Prof. Awandare in the Chairperson’s closing remarks emphasised the importance of equitable partnerships, highlighting the need for all partners to contribute value and integrate their perspectives.

He however, called for longer term partnerships between countries and institutions to promote the sharing of talent, as long as education costs are fully covered by the partner organization.

The symposium highlighted the importance of internalisation in higher education and reminded all of the immense potential there is in the intersection of knowledge, diversity and collaboration.

In attendance were the Registrar, UG, Mrs. Emelia Agyei-Mensah, who introduced the Chairperson; Director of Public Affairs, Dr. Elizier T. Ameyaw-Buronyah, some Deans and Heads of Academic Units, Staff and Students of the University.

The event was enlivened by performances from the Ghana Dance Ensemble. There was also a thrilling performance by international students in which they called for world peace.

Following the closing of the symposium, a Study Abroad Fair was formally opened at the foyer of the Cedi Conference Centre. It featured various Universities and International Education Programmes, that provided students an opportunity to network and learn about options for further studies and scholarships.
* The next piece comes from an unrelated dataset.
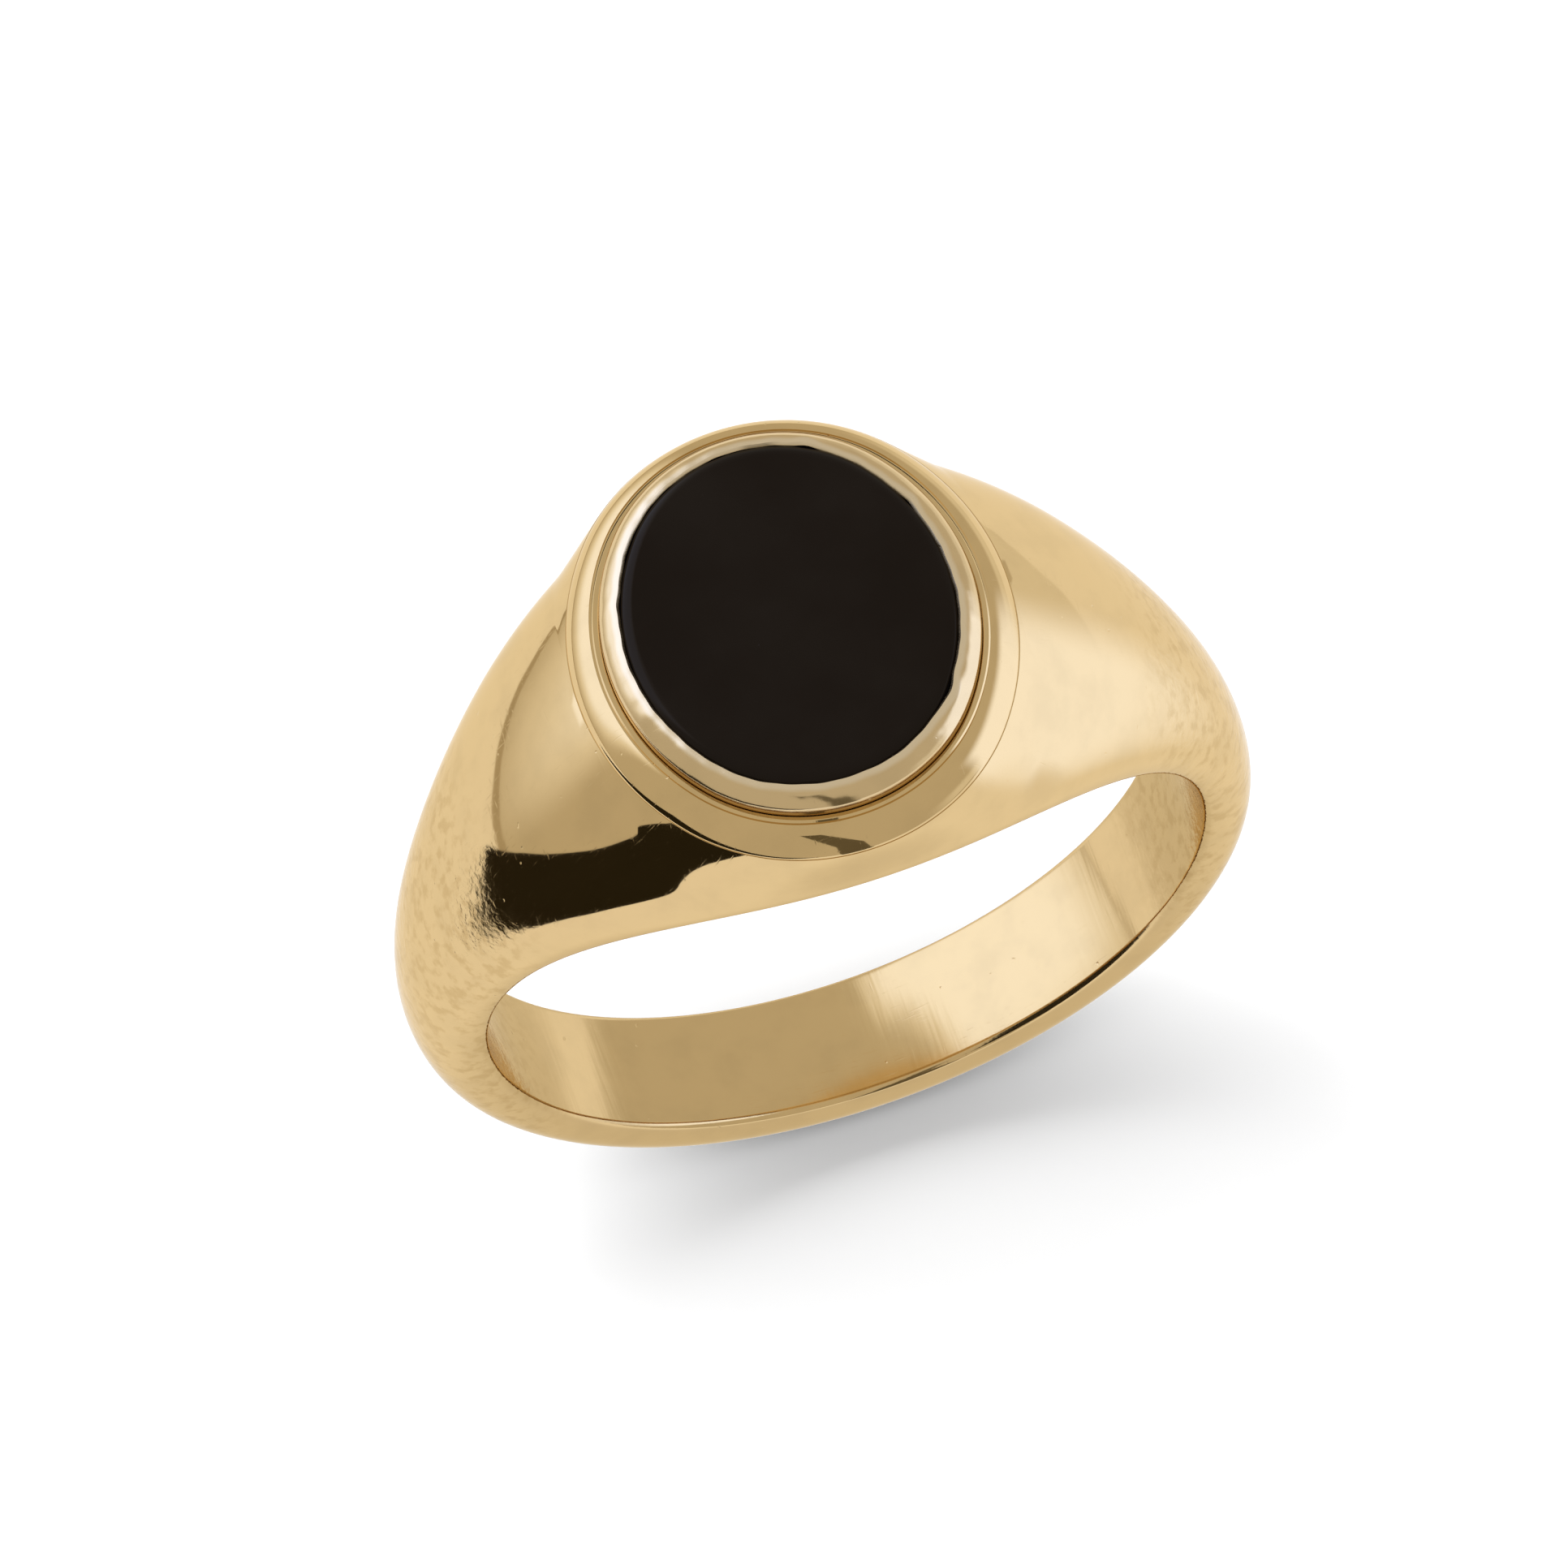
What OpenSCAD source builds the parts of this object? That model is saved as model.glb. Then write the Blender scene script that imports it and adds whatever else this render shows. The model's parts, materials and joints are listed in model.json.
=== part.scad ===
// Signet ring with an oval tablet stone in a burnished bezel on a stepped collar.
// Origin: centre of the finger hole. The hole runs along Y, the head faces +Z.

/* [Finger hole] */
// Inside diameter
bore_d = 20; // [18:0.1:24]

/* [Hoop] */
// Width of the band at the back of the finger
band_w = 3.6; // [2.8:0.1:5]
// Width of the band at the sides of the finger
side_w = 4; // [3:0.1:5]
// Thickness of the crown at the back of the finger
band_t = 2; // [1.3:0.05:3]
// Thickness of the crown at the sides of the finger
side_t = 1.8; // [1.3:0.05:3]
// How far the widest point of the hoop lies below the centre of the hole
side_drop = 0.3; // [0:0.1:1]

/* [Head] */
// Height of the head's flat above the top of the finger hole
head_h = 2.5; // [2.1:0.1:3.2]
// How far each end wall of the head leans in, from the flat down to the finger hole
head_taper = 0.35; // [0.2:0.05:0.9]
// Slope of the shoulders where they leave the flat, in degrees
shoulder_slope = 45.5; // [32:0.5:52]
// Length over which the shoulders keep that slope
shoulder_run = 3.2; // [2:0.1:5]
// Height over which the shoulders stay upright beside the finger
shoulder_rise = 5.6; // [3:0.1:6]
// Depth of the pocket that takes the bezel, below the flat
pocket_depth = 1.4; // [1:0.05:1.7]

/* [Stone] */
// Length of the oval stone, along the finger
stone_l = 10.5; // [9.9:0.1:12.8]
// Width of the oval stone, across the finger
stone_w = 9; // [7.2:0.1:9.6]
// Thickness of the stone
stone_t = 2.2; // [1.8:0.05:2.8]
// Radius of the rolled edge around its flat top
roll_r = 0.5; // [0.35:0.05:0.7]

/* [Bezel] */
// Thickness of the bezel strip
bezel_t = 0.42; // [0.3:0.01:0.6]
// How far the lip is rubbed over the edge of the stone
lip_cover = 0.15; // [0.08:0.01:0.22]
// Thickness of the lip at its tip
lip_t = 0.1; // [0.06:0.01:0.16]

/* [Stepped collar] */
// Width of the collar, from the bezel out
collar_w = 0.9; // [0.75:0.01:1.1]
// Height of the collar above the flat
collar_h = 0.74; // [0.6:0.01:0.95]
// Radius of its rounded outer edge
collar_r = 0.5; // [0.2:0.05:0.55]
// Width of the flat step beside the bezel
step_w = 0.19; // [0.1:0.01:0.24]
// Width of the groove between the step and the rounded part
groove_w = 0.08; // [0.05:0.01:0.12]
// Depth of that groove
groove_depth = 0.1; // [0.05:0.01:0.2]

/* [Seat] */
// Width of the bearer ring under the stone
bearer_w = 0.7; // [0.4:0.05:1.2]
// Height of the bearer ring
bearer_h = 0.7; // [0.4:0.05:0.9]

/* [Fits] */
// Clearance between the stone and the metal around it
stone_fit = 0.02; // [0.01:0.005:0.04]
// Solder gap on each side of the bezel strip
solder_gap = 0.02; // [0.01:0.005:0.04]

/* [Hidden] */

gold = "#D4B880";
lip_gold = "#E6D6B4";
grey_cement = "#8C8A84";
onyx_black = "#1A1614";

// Facets of a full turn: the hole, and the arcs of the oval pieces
bore_fn = 180;
oval_fn = 180;
// Steps along a quarter of the hoop, a shoulder and a quarter of the head's rim
hoop_steps = 12;
shoulder_steps = 14;
rim_steps = 14;
// Steps from the hole to the crown, and along a rounded edge in a profile
flank_steps = 8;
edge_steps = 6;

bore_r = bore_d / 2;
flat_z = bore_r + head_h;
pocket_z = flat_z - pocket_depth;
seat_z = pocket_z + bearer_h;
stone_top_z = seat_z + stone_t;
roll_z = stone_top_z - roll_r;
collar_top_z = flat_z + collar_h;

// Distances out from the stone's own outline
bezel_in = stone_fit;
bezel_out = bezel_in + bezel_t;
collar_in = bezel_out + solder_gap;
collar_out = collar_in + collar_w;
// The flat reaches a hair past the collar, so the collar never overhangs it
rim_out = collar_out + 0.02;

// The oval is a four-arc oval on 3-4-5 triangles: two end arcs with centres on Y and two
// longer side arcs with centres on X, which meet where the centres' lines cross them
half_l = stone_l / 2;
half_w = stone_w / 2;
oval_unit = (half_l - half_w) / 2;
side_x = 4 * oval_unit;
end_y = 3 * oval_unit;
side_r = half_w + side_x;
end_r = half_l - end_y;
// Direction, from +X, in which a side arc meets an end arc
join_angle = atan2(3, 4);

// How the widening of the hoop towards the head is held back to its last stretch
flare_power = 4.6;
// Fullness of the band's section at the back of the finger: 2 is an ellipse
band_power = 3.6;
// How late it changes to that of the rim, on the way up
power_delay = 1.4;
// Roundness left in the head's end walls where the flat cuts them
wall_reserve = 0.85;
// Where around the hoop its sides start to lean out, and how late they do on their way up
lean_start = 110;
lean_power = 1.8;
// How far the blank for the shank reaches inside the finished hole
bore_stock = 0.8;
over = 1;

function mix(a, b, t) = a + (b - a) * t;
function bezier(a, b, c, d, t) =
    a * pow(1 - t, 3) + 3 * b * t * pow(1 - t, 2) + 3 * c * t * t * (1 - t) + d * pow(t, 3);

// Point of the oval grown by `out`, where its outward direction is `a` degrees from +X
function oval_point(out, a) = a <= join_angle
    ? [(side_r + out) * cos(a) - side_x, (side_r + out) * sin(a)]
    : [(end_r + out) * cos(a), (end_r + out) * sin(a) + end_y];

// Points of a circular arc
function arc_points(x, y, r, from, to) =
    [for (i = [0 : edge_steps]) let (a = mix(from, to, i / edge_steps)) [x + r * cos(a), y + r * sin(a)]];

// ---- Shank -----------------------------------------------------------------
// The blank is made of radial sections. A section's angle is turned about Y, from the back
// of the finger (0) to the head (180), and its depth is measured out from the finger hole.

rim_x = half_w + rim_out;
rim_y = half_l + rim_out;
head_half = rim_y - head_taper;
rim_angle = 180 - atan2(rim_x, flat_z);
rim_depth = norm([rim_x, flat_z]) - bore_r;

// Crown of the right half in side view, as [x, z], and half the flat's width there
function hoop_crown(t) =
    [(bore_r + side_t) * sin(90 * t), -side_drop - (bore_r + band_t - side_drop) * cos(90 * t)];

function shoulder_crown(t) = let (side = [bore_r + side_t, -side_drop], top = [rim_x, flat_z])
    bezier(side, side + [0, shoulder_rise],
        top + shoulder_run * [cos(shoulder_slope), -sin(shoulder_slope)], top, t);

function section(crown, half_flat) =
    [atan2(crown[0], -crown[1]), norm(crown) - bore_r, half_flat];

half_sections = concat(
    [for (i = [0 : hoop_steps - 1]) section(hoop_crown(i / hoop_steps), 0)],
    [for (i = [0 : shoulder_steps - 1]) section(shoulder_crown(i / shoulder_steps), 0)],
    [for (i = [0 : rim_steps]) let (p = oval_point(rim_out, 90 * i / rim_steps)) section([p[0], flat_z], p[1])]
);
half_count = len(half_sections);

// Half the width of the band at the hole
function half_width(a) = let (s = (1 - cos(a)) / 2)
    band_w / 2 + (side_w - band_w) * s
    + (head_half - side_w + band_w / 2) * pow(s, flare_power);

// How much wider the head's walls are at the crown than at the hole
function lean(a) = let (t = max(0, (a - lean_start) / (180 - lean_start)))
    (head_taper + wall_reserve) * (3 * t * t - 2 * pow(t, 3));

// Fullness of the section at the rim, where the crown is as broad as the side of the oval
rim_power = 2 * (side_r + rim_out) * rim_depth * (sin(rim_angle) - cos(rim_angle) / tan(shoulder_slope))
    / pow(half_width(rim_angle) + lean(rim_angle), 2);

// Half the width of a section [angle, depth, half flat] at a share of its depth. Across the
// head, the flat cuts the section where it is just as wide as the rim.
function half_at(s, share) = let (
        power = mix(band_power, rim_power, pow(min(s[0] / rim_angle, 1), power_delay)),
        root = half_width(s[0]),
        cut = pow(1 - pow(s[2] / (root + lean(s[0])), 2), 1 / rim_power)
    ) (root + lean(s[0]) * pow(share, lean_power)) * sqrt(max(0, 1 - pow(cut * share, power)));

// One side of a section, from inside the hole up to the crown or to the edge of the flat
function flank(s) = let (out = [sin(s[0]), 0, -cos(s[0])]) concat(
        [(bore_r - bore_stock) * out - [0, half_width(s[0]), 0]],
        [for (i = [1 : flank_steps]) let (share = sin(90 * i / flank_steps))
            (bore_r + share * s[1]) * out - [0, half_at(s, share), 0]]);

function flip_x(p) = [-p[0], p[1], p[2]];
function flip_y(p) = [p[0], -p[1], p[2]];

near_half = [for (s = half_sections) flank(s)];
// All sections once around: right half upwards, then left half back down
near_all = concat(near_half,
    [for (i = [half_count - 2 : -1 : 1]) [for (p = near_half[i]) flip_x(p)]]);
ring_count = len(near_all);
row = flank_steps + 1;
far_start = ring_count * row;

rim_first = hoop_steps + shoulder_steps;
// The near and far crowns part only along the rim of the head
function on_rim(i) = i > rim_first && i < ring_count - rim_first;
function near_id(i, j) = (i % ring_count) * row + j;
function far_id(i, j) = (j == row - 1 && !on_rim(i % ring_count))
    ? near_id(i, j) : far_start + (i % ring_count) * row + j;

module shank_blank() {
    near_points = [for (r = near_all) for (p = r) p];
    far_points = [for (p = near_points) flip_y(p)];
    near_faces = [for (i = [0 : ring_count - 1]) for (j = [0 : row - 2]) each [
        [near_id(i, j), near_id(i, j + 1), near_id(i + 1, j + 1)],
        [near_id(i, j), near_id(i + 1, j + 1), near_id(i + 1, j)]]];
    far_faces = [for (i = [0 : ring_count - 1]) for (j = [0 : row - 2]) each [
        [far_id(i, j), far_id(i + 1, j + 1), far_id(i, j + 1)],
        [far_id(i, j), far_id(i + 1, j), far_id(i + 1, j + 1)]]];
    inner_faces = [for (i = [0 : ring_count - 1]) each [
        [near_id(i, 0), near_id(i + 1, 0), far_id(i + 1, 0)],
        [near_id(i, 0), far_id(i + 1, 0), far_id(i, 0)]]];
    top_ring = concat(
        [for (i = [rim_first : ring_count - rim_first]) near_id(i, row - 1)],
        [for (i = [ring_count - rim_first - 1 : -1 : rim_first + 1]) far_id(i, row - 1)]);
    polyhedron(concat(near_points, far_points),
        concat(near_faces, far_faces, inner_faces, [[for (i = [len(top_ring) - 1 : -1 : 0]) top_ring[i]]]),
        convexity = 6);
}

module shank() {
    color(gold) difference() {
        shank_blank();
        rotate([90, 0, 0]) cylinder(h = 4 * rim_y, r = bore_r, center = true, $fn = bore_fn);
        oval_disc(collar_in, pocket_z, flat_z + over);
    }
}

// ---- Oval pieces -----------------------------------------------------------

// Runs its children's profile around the oval: x is the distance out from the stone's
// outline, y is the height
module oval_sweep() {
    for (mx = [0, 1]) for (my = [0, 1]) mirror([mx, 0, 0]) mirror([0, my, 0]) {
        translate([-side_x, 0]) rotate_extrude(angle = join_angle, $fn = oval_fn)
            translate([side_r, 0]) children();
        translate([0, end_y]) rotate_extrude(angle = 90 - join_angle, start = join_angle, $fn = oval_fn)
            translate([end_r, 0]) children();
    }
}

// Outline of the oval grown by `out`
module oval_outline(out) {
    intersection() {
        for_side(-1) circle(r = side_r + out, $fn = oval_fn);
        for_side(1) circle(r = side_r + out, $fn = oval_fn);
        square([2 * (half_w + out) + over, 2 * (end_y + (end_r + out) * sin(join_angle))], center = true);
    }
    for (y = [-end_y, end_y]) translate([0, y]) circle(r = end_r + out, $fn = oval_fn);
}

module for_side(side) {
    translate([side * side_x, 0]) children();
}

// Straight-walled oval disc between two heights
module oval_disc(out, z0, z1) {
    translate([0, 0, z0]) linear_extrude(z1 - z0) oval_outline(out);
}

module stepped_collar() {
    step_end = collar_in + step_w;
    groove_end = step_end + groove_w;
    round_z = collar_top_z - collar_r;
    color(gold) oval_sweep() polygon(concat(
        [[collar_in, flat_z], [collar_out, flat_z]],
        arc_points(collar_out - collar_r, round_z, collar_r, 0, 90),
        [[groove_end, collar_top_z], [groove_end, collar_top_z - groove_depth],
            [step_end, collar_top_z - groove_depth], [step_end, collar_top_z],
            [collar_in, collar_top_z]]));
}

module bezel() {
    // The lip follows the stone's rolled edge, whose centre is here
    roll_s = -roll_r;
    inner_r = roll_r + stone_fit;
    tip_r = inner_r + lip_t;
    tip_angle = acos((roll_r - lip_cover) / inner_r);
    foot_r = bezel_out - roll_s;
    color(lip_gold) oval_sweep() polygon(concat(
        [[bezel_in, pocket_z], [bezel_out, pocket_z]],
        [for (i = [0 : edge_steps]) let (t = i / edge_steps, a = tip_angle * t, r = mix(foot_r, tip_r, t))
            [roll_s + r * cos(a), roll_z + r * sin(a)]],
        arc_points(roll_s, roll_z, inner_r, tip_angle, 0)));
}

module bearer() {
    color(gold) oval_sweep() translate([-bearer_w, pocket_z]) square([bearer_w, bearer_h]);
}

module cement_bed() {
    color(grey_cement) oval_disc(-bearer_w, pocket_z, seat_z);
}

module onyx_tablet() {
    color(onyx_black) {
        oval_disc(0, seat_z, roll_z);
        oval_disc(-roll_r, roll_z, stone_top_z);
        oval_sweep() polygon(concat([[-roll_r, roll_z]], arc_points(-roll_r, roll_z, roll_r, 0, 90)));
    }
}

shank();
stepped_collar();
bezel();
bearer();
cement_bed();
onyx_tablet();
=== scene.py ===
import json
import math

import bpy
from mathutils import Matrix, Vector


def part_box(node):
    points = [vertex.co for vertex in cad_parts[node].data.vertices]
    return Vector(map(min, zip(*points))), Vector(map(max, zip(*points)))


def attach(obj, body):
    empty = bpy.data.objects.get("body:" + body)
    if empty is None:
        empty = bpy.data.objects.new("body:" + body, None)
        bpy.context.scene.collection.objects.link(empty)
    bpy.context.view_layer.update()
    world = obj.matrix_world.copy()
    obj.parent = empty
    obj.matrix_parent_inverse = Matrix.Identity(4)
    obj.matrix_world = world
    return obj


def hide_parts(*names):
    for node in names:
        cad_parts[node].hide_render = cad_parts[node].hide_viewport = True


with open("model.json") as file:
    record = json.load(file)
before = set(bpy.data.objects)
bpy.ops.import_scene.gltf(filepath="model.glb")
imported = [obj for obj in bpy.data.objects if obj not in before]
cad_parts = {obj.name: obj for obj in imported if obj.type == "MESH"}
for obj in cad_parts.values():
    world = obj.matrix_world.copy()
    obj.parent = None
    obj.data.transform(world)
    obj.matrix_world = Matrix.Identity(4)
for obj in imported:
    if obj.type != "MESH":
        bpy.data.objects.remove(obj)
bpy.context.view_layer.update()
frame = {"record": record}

# ---- Shank -----------------------------------------------------------------
# The hoop, its shoulders and the oval head are one casting in 9 carat yellow gold. The outside
# is polished by hand. The sides of the hoop and the finger hole keep a fine grain from the
# emery stick, and a pocket in the head takes the bezel.

MM = 0.001

bore_r = frame["record"]["mounts"][0]["dims"]["r_mm"]
shank_low, shank_high = (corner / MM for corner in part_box("shank"))
collar_low, collar_high = (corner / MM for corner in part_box("stepped_collar"))
stone_low, stone_high = (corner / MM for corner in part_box("onyx_tablet"))
bezel_low, bezel_high = (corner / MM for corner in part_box("bezel"))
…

Opening of study abroad fair as part of i-week 2024

Other events held during the i-week celebration, were a welcome cocktail for participants on the eve of the International Symposium, held at the International Programmes Office; a food bazaar featuring food and drinks from the African continent and an open air musical concert in which Kwan Pa, an indigenous Ghanaian Band performed, all the car park next the International Students Hostel. There was also a "Rep Your Country" event, which had members of the university community dress up in the attire of any country of their choice.

The International partners also took part in a tour of the University campus, the Legon botanical gardens and a city tour to the Kwame Nkrumah Memorial Park in Accra. The i-week celebration concluded with a closing dinner on Saturday night at the Great Hall, accompanied by a live band performance by the School of Performing Arts Band.